WAGENINGEN, THE NETHERLANDS – We must combine social and technological innovation to make the world’s agri-food systems healthy, equitable, resilient and sustainable, according to a new Expert Panel report from the Cornell Atkinson Center for Sustainability, published by Nature Sustainability in collaboration with its sibling journal, Nature Food.
The Expert Panel Report brought together 20 business, government, non-profit and scientific experts from around the world to assess research linking agri-food systems, technological and institutional innovations, and society’s future needs.
The panel has outlined seven major recommendations in a 170-plus-page report, with its main recommendation revolving around the combination of social change with technological innovation.
While technological and institutional innovations in agri-food systems over the past century have brought dramatic advances in human well-being worldwide, these gains increasingly appear unsustainable due to massive, adverse spillover effects on climate, natural environment, public health and nutrition, and social justice.
To deflect future world food crises created by climate change and growing consumer demand, the Expert Panel created a roadmap for global agricultural and food systems innovation, reform and sustainability.
As is increasingly widely recognized, the costs that farmers and downstream value chain actors incur and the prices consumers pay understate foods’ true costs to society once one accounts for adverse environmental, health, and social spillover effects.
Inevitable demographic, economic, and climate change in the coming decades will catastrophically aggravate these problems under business-as-usual scenarios. Innovations will be needed to facilitate concerted, coordinated efforts to transition to more healthy, equitable, resilient, and sustainable agri-food systems.
The panel consisted of experts who come from many different continents and who span a wide range of disciplines and organizations—from industry and universities to social movements, governments, philanthropies, institutional and venture capital investors, and multilateral agencies.
The panel synthesized the best current science to describe the present state of the world’s agri-food systems and key external drivers of its changes over the next 25–50 years, as well as tease out key lessons from the COVID-19 pandemic experience this year.
Chris Barrett, the Stephen B. and Janice G. Ashley Professor in Cornell’s Dyson School of Applied Economics and Management, who leads the project, said:
“By any measure, our world’s food systems are phenomenally productive, responsive and adaptable, as we can now feed almost 5 billion in a healthy way,”
“But that means nearly 3 billion cannot afford a healthy diet. And with inevitable population growth, income growth and the climate change that’s already baked into the food system, our current agricultural gains and methods are not sustainable,” said Barrett.
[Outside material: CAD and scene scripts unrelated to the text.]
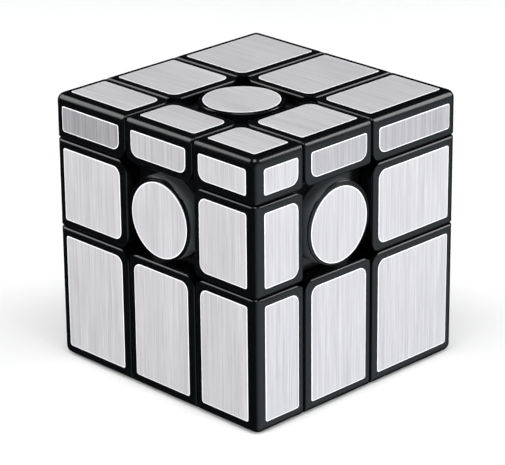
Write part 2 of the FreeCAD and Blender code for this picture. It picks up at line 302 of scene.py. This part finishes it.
def brushing_group():
    """Parallel brushing: fine and coarse streaks drawn out along one axis, with long soft bands."""
    group, source, result = new_group(
        "Brushed streaks",
        [("Vector", "vector", (0, 0, 0)), ("Fine", "value", 0.5), ("Broad", "value", 0.5)],
        [("Streaks", "value"), ("Height", "value")])
    vector = source.outputs["Vector"]
    hair = noise(group, stretched(group, vector, (1, 1, HAIR_LENGTH)), HAIR_SCALE, 2.0, 0.7)
    strand = noise(group, stretched(group, vector, (1, 1, STRAND_LENGTH)), STRAND_SCALE, 3.0, 0.65)
    band = noise(group, stretched(group, vector, (1, 1, BAND_LENGTH)), BAND_SCALE, 2.0, 0.5)
    fine = maths(group, "MULTIPLY", maths(group, "SUBTRACT", hair, 0.5), source.outputs["Fine"])
    middle = maths(group, "MULTIPLY", maths(group, "SUBTRACT", strand, 0.5), source.outputs["Fine"])
    broad = maths(group, "MULTIPLY", maths(group, "SUBTRACT", band, 0.5), source.outputs["Broad"])
    total = maths(group, "ADD", maths(group, "ADD", fine, middle), broad)
    group.links.new(total, result.inputs["Streaks"])
    group.links.new(maths(group, "ADD", hair, strand), result.inputs["Height"])
    return group


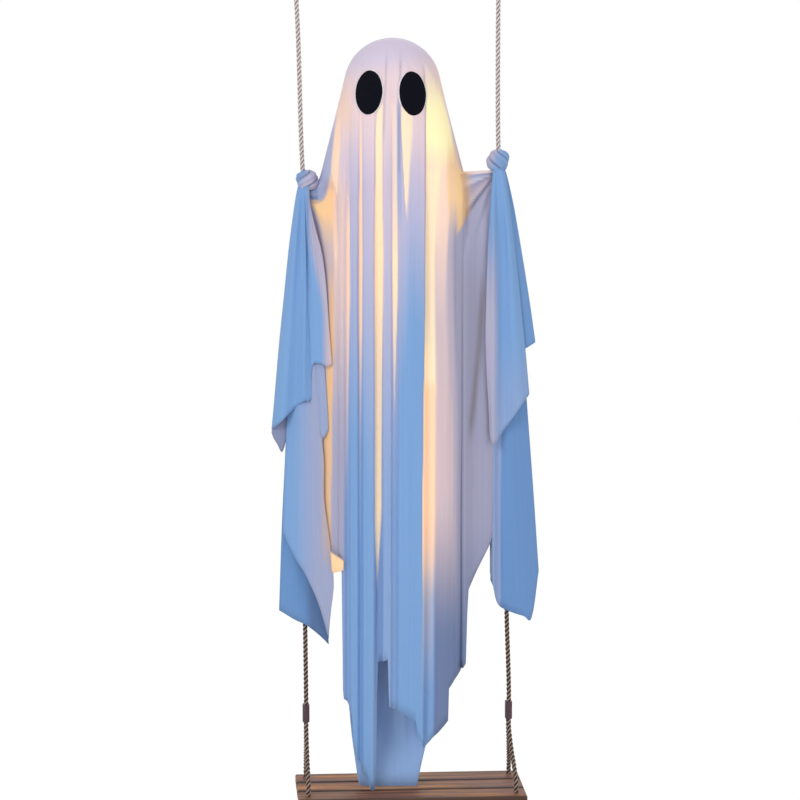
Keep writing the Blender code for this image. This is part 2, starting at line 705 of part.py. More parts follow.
def arm_ridge(side, x):
    """Height of the cloth's fold over the crossbar."""
    if side < 0:
        return bar_z(x) + BAR_DIAMETER / 2 + CLOTH + ARM_WAVE
    return through(RIGHT_ARM_RIDGE, x)


def make_arm(name, side, xs, front_hem, back_hem, half_depth):
    """Cloth laid over the crossbar between the shoulder and the knot, hanging front and back."""
    mesh = bpy.data.meshes.new(name)
    bm = bmesh.new()
    columns = []
    for i, x in enumerate(xs):
        ridge = arm_ridge(side, x)
        wave = ARM_WAVE * (-1) ** i
        column = []
        for t in (1.0, 0.75, 0.5, 0.25, 0.08):
            depth = lerp(half_depth * 0.75, half_depth, t) + wave * t
            column.append((x, -depth, lerp(ridge - ARM_CREST, front_hem[i], t)))
        for k in range(5):
            angle = math.pi * (k + 0.5) / 5
            radius = half_depth * 0.75
            column.append((x, -radius * math.cos(angle), ridge - ARM_CREST * (1 - math.sin(angle))))
        for t in (0.08, 0.25, 0.5, 0.75, 1.0):
            depth = lerp(half_depth * 0.75, half_depth, t) - wave * t
            column.append((x, depth, lerp(ridge - ARM_CREST, back_hem[i], t)))
        columns.append([bm.verts.new(p) for p in column])
    for a, b in zip(columns, columns[1:]):
        for k in range(len(a) - 1):
            bm.faces.new((a[k], b[k], b[k + 1], a[k + 1]))
    bmesh.ops.recalc_face_normals(bm, faces=bm.faces)
    bm.to_mesh(mesh)
    bm.free()
    ob = add_object(name, mesh, CLOTH_BLUE)
    thicken(ob, 0)
    return ob


LEFT_KNOT = (-0.1785, -0.004, 1.232)
RIGHT_KNOT = (0.1995, -0.004, 1.2690)
# Hem heights of the cloth under the arms, and how far out it reaches
LEFT_ARM_END = -0.176
RIGHT_ARM_END = 0.196
RIGHT_ARM_RIDGE = [(0.118, 1.262), (0.134, 1.249), (0.196, 1.249)]
LEFT_ARM_HEM = [(-0.176, 0.560), (-0.136, 0.480)]
RIGHT_ARM_HEM = [(0.122, 0.385), (0.136, 0.407), (0.184, 0.500), (0.196, 0.520)]


def body_edge(side, z):
    half, middle = side_reach(z)
    return middle + side * half


def make_sheet(lines):
    body = make_body()
    for word, side in (("left", -1), ("right", 1)):
        edge = body_edge(side, bar_z(BODY_X + side * BODY_HALF_WIDTH))
        high = bar_z(edge) + BAR_DIAMETER / 2 + BAR_HEADROOM
        passage = box(f"arm_passage_{word}", (PASSAGE_LENGTH, PASSAGE_DEPTH, PASSAGE_DROP),
                      (edge, 0, high - PASSAGE_DROP / 2), CLOTH_BLUE)
        boolean(body, passage, "DIFFERENCE")
    arm_start = body_edge(1, BAR_RIGHT_Z) - ARM_OVERLAP
    right_x = [lerp(arm_start, RIGHT_ARM_END, k / 6) for k in range(7)]
    right_hem = [through(RIGHT_ARM_HEM, x) for x in right_x]
    arm_right = make_arm("arm_right", 1, right_x, right_hem, [h + 0.02 for h in right_hem],
                         ARM_HALF_DEPTH)
    arm_start = body_edge(-1, BAR_LEFT_Z) + ARM_OVERLAP / 2
    left_x = [lerp(LEFT_ARM_END, arm_start, k / 4) for k in range(5)]
    left_hem = [through(LEFT_ARM_HEM, x) for x in left_x]
    arm_left = make_arm("arm_left", -1, left_x, left_hem, left_hem, ARM_HALF_DEPTH - 0.002)
    pieces = [arm_right, arm_left]
    for word, flaps in (("left", LEFT_FLAPS), ("right", RIGHT_FLAPS)):
        pieces += [make_flap(f"flap_{word}_{key}", fold_lines) for key, fold_lines in flaps.items()]
    for word, centre, phase in (("left", LEFT_KNOT, 0.4), ("right", RIGHT_KNOT, 1.7)):
        knot = make_knot(f"knot_{word}", centre, phase)
        cutter = bore(f"knot_bore_{word}", lines[word], ROPE_DIAMETER / 2 + ROPE_CLEARANCE)
        boolean(knot, cutter, "DIFFERENCE")
        pieces.append(knot)
    for piece in pieces:
        boolean(body, piece, "UNION")
    return body


def make_eyes():
    """Felt ovals that follow the curve of the face."""
    rings, sides = 3, 24
    for name, (x0, z0, lean) in EYES.items():
        mesh = bpy.data.meshes.new(name)
        bm = bmesh.new()
        layers = []
        for lift in (EYE_LIFT, EYE_LIFT + EYE_THICKNESS):
            layer = []
            for j in range(rings + 1):
                loop = []
                for k in range(sides if j else 1):
                    angle = 2 * math.pi * k / sides
                    u = EYE_SIZE[0] / 2 * j / rings * math.cos(angle)
                    v = EYE_SIZE[1] / 2 * j / rings * math.sin(angle)
                    x = x0 + u * math.cos(EYE_TILT) + lean * v * math.sin(EYE_TILT)
                    z = z0 - lean * u * math.sin(EYE_TILT) + v * math.cos(EYE_TILT)
                    half, middle = side_reach(z)
                    turn = -math.acos(max(-1, min(1, (x - middle) / half)))
                    rise = max(0, z - (HEAD_TOP_Z - HEAD_RADIUS)) / HEAD_RADIUS
                    out = Vector((math.cos(turn), math.sin(turn), rise)).normalized()
                    place = cloth_point(turn, turned(turn, z, True), z) + out * lift
                    loop.append(bm.verts.new(place))
                layer.append(loop)
            layers.append(layer)
        for layer in layers:
            centre = layer[0][0]
            for k in range(sides):
                m = (k + 1) % sides
                bm.faces.new((centre, layer[1][k], layer[1][m]))
                for j in range(1, rings):
                    bm.faces.new((layer[j][k], layer[j + 1][k], layer[j + 1][m], layer[j][m]))
        for k in range(sides):
            m = (k + 1) % sides
            bm.faces.new((layers[0][rings][k], layers[1][rings][k], layers[1][rings][m],
                          layers[0][rings][m]))
        bmesh.ops.recalc_face_normals(bm, faces=bm.faces)
        bm.to_mesh(mesh)
        bm.free()
        add_object(name, mesh, FELT_NAVY, smooth=True)


rope_lines = make_ropes()
make_seat(rope_lines)
make_inner_frame()
make_sheet(rope_lines)
make_eyes()
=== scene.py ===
# Looks of a fabric ghost that hangs on a small wooden swing and is lit from inside.
# Metres, +Z up, the ghost faces -Y. Heights here are above the seat's top face, as in the part's source,
# and HANG_HEIGHT takes them to the frame, whose origin lies midway between the two hanging loops.
import math

import bmesh
import bpy
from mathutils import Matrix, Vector, noise


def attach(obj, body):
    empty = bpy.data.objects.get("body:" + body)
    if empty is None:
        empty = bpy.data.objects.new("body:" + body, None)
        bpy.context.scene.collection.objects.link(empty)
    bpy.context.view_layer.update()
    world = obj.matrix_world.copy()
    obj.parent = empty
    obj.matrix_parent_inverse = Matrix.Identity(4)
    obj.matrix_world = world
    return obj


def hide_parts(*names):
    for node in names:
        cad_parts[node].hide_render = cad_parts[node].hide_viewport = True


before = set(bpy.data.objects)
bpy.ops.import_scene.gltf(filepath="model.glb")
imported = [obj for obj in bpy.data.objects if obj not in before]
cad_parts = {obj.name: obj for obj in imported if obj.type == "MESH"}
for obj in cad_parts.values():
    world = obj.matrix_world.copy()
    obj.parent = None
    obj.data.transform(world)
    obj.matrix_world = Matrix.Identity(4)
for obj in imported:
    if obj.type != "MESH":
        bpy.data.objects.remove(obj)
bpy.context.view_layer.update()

HANG_HEIGHT = 1.695

# Ropes
ROPE_DIAMETER = 0.010
ROPE_PITCH = ROPE_DIAMETER + 0.0006
LOOP_INNER_RADIUS = 0.020
ROPE_TOP_X = 0.1993
STRAND_LEAD = 0.0276
WHIPPING_HEIGHT = 0.036
LOW_WHIPPING_Z = 0.154
TOP_WHIPPING_Z = 1.614
LEG_SPREAD = 0.0012
UNDER_SEAT_GAP = 0.004
ROUTE_STEP = 0.012
ROPE_STEP = 0.0022

# Seat
SLAT_WIDTH = 0.062
SLAT_GAP = 0.007
SLAT_THICKNESS = 0.018
SEAT_X = 0.0255
HOLE_HALF_SPAN = 0.2095
HOLE_Y = 0.072

# Ghost
HEAD_X = -0.010
HEAD_RADIUS = 0.095
HEAD_TOP_Z = 1.511
HEAD_SLOPE = 0.2375
SHOULDER_Z = 1.245
WAIST_Z = 1.190
BODY_X = 0.005
BODY_HALF_WIDTH = 0.134
KNOT_RADIUS = 0.0215
PLEAT_DEPTH = 0.0085
CLOTH_THICKNESS = 0.0009
GLOW_STRENGTH = 0.16
PLEAT_STRAIGHT = 0.6
CROWN_FAN_Z = 1.505
CROWN_FAN_DROP = 0.060
SECTION_POWER = 0.75
SECTION_TOP_Z = 1.400
SECTION_DROP = 0.300
BROW_Z = 1.420

# Camera, at the photograph's viewing angle
CAMERA_AZIMUTH = math.radians(-4)
CAMERA_ELEVATION = math.radians(8)
CAMERA_DISTANCE = 6.0
CAMERA_TARGET = (0.0053, 0.0, 0.7918)
CAMERA_LENS = 135


def lerp(a, b, t):
    return a + (b - a) * t


def smoothstep(t):
    t = min(max(t, 0.0), 1.0)
    return t * t * (3 - 2 * t)


def above(value, start, span):
    """0 up to start, then a smooth rise to 1 a span above it."""
    return smoothstep((value - start) / span)


def below(value, start, span):
    """0 down to start, then a smooth rise to 1 a span below it."""
    return smoothstep((start - value) / span)


def through(points, value):
    """Read a profile, a list of (position, result) pairs in rising order."""
    if value <= points[0][0]:
        return points[0][1]
    for (a, first), (b, second) in zip(points, points[1:]):
        if value <= b:
            return lerp(first, second, (value - a) / (b - a))
    return points[-1][1]


def catmull(p0, p1, p2, p3, t):
    return 0.5 * ((2 * p1) + (p2 - p0) * t + (2 * p0 - 5 * p1 + 4 * p2 - p3) * t * t
                  + (3 * p1 - p0 - 3 * p2 + p3) * t ** 3)


def srgb(r, g, b):
    """Linear colour of an 8-bit sRGB one."""
    def one(c):
        c /= 255
        return c / 12.92 if c <= 0.04045 else ((c + 0.055) / 1.055) ** 2.4
    return (one(r), one(g), one(b))


def mix_colour(a, b, t):
    return tuple(lerp(p, q, t) for p, q in zip(a, b))


# Materials

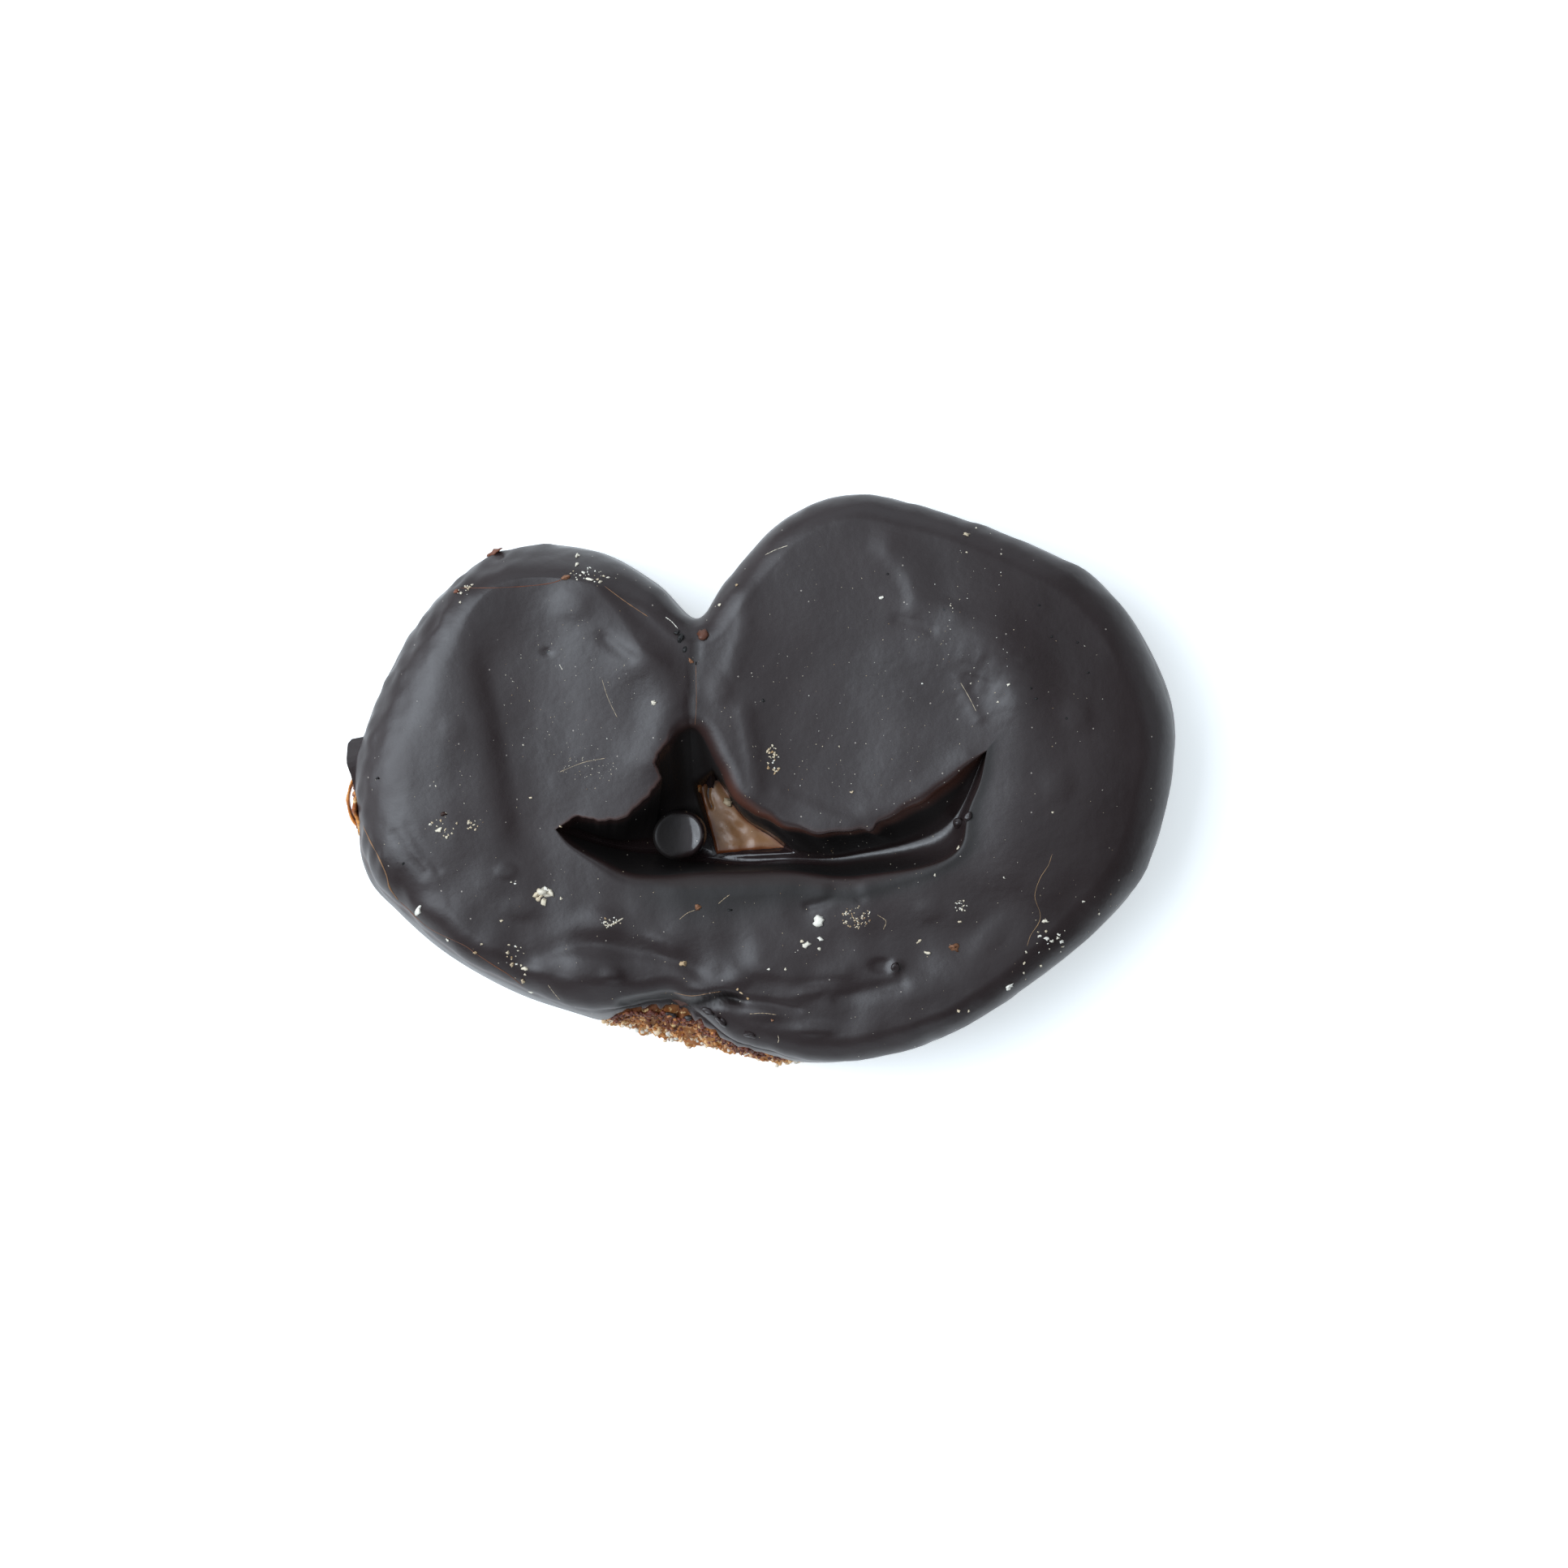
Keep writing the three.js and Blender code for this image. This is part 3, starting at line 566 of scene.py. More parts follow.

“Globally, we can’t continue on this path without destroying the planet and imperilling billions of people.”
Philip Thornton, Flagship Programme Leader at the CGIAR Research Program on Climate Change, Agriculture and Food Security (CCAFS), was one of the global group of researchers who contributed to the report, focusing on sustainable animal and plant production systems and the impact of COVID-19. He said:
“This report shows unequivocally that we have no hope of addressing climate change without radically changing the way animals and plants are produced to feed a rapidly growing global population.”
“The gains we’ve made over the last decades in eking out more food production with less inputs are diminishing. Our agricultural sectors – and the global food systems they support – are now far too dependent on manufactured and mined fertilizers that are used far less efficiently than they should.”
“The result is environmental degradation, severe risks to our health and negative social and economic impacts on the 1.3 billion people working in the often-perilous agricultural sector.”
“Genetic studies and innovative technology will help – but they are not magic bullets. Nature has an incredible intrinsic ability to renew itself, to recycle the materials it needs to thrive. We’re just not tapping into that to solve the climate and nutrition problems we face.”
“We need all of us – consumers, governments, the private sector, investors and even smallholder farmers in remote villages – to embrace a much more diverse approach to food production and consumption, tailoring policy and business practices for unique landscapes.”
“In this sense, the changes we need in food and farming policy are similar to the compelling ideas emerging from the circular economy movement. That means producers, distributors and consumers must be engaged, informed and willing to support the needed transitions with investment and necessary behavioural changes.”
“The UK hosts the COP26 climate summit next year to broker new international commitments on tackling climate change. Around the same time, the UN will host a major summit on Food Systems. The coming year is a perfect opportunity for the UK to build on its new sustainable farming strategy, by putting more sustainable food systems on the global agenda.”
The report, “Socio-Technical Innovation Bundles for Agri-Food Systems” was funded by the Cornell Atkinson Center for Sustainability and was published Dec. 10 on the Nature Sustainability website, in collaboration with its sibling journal, Nature Food.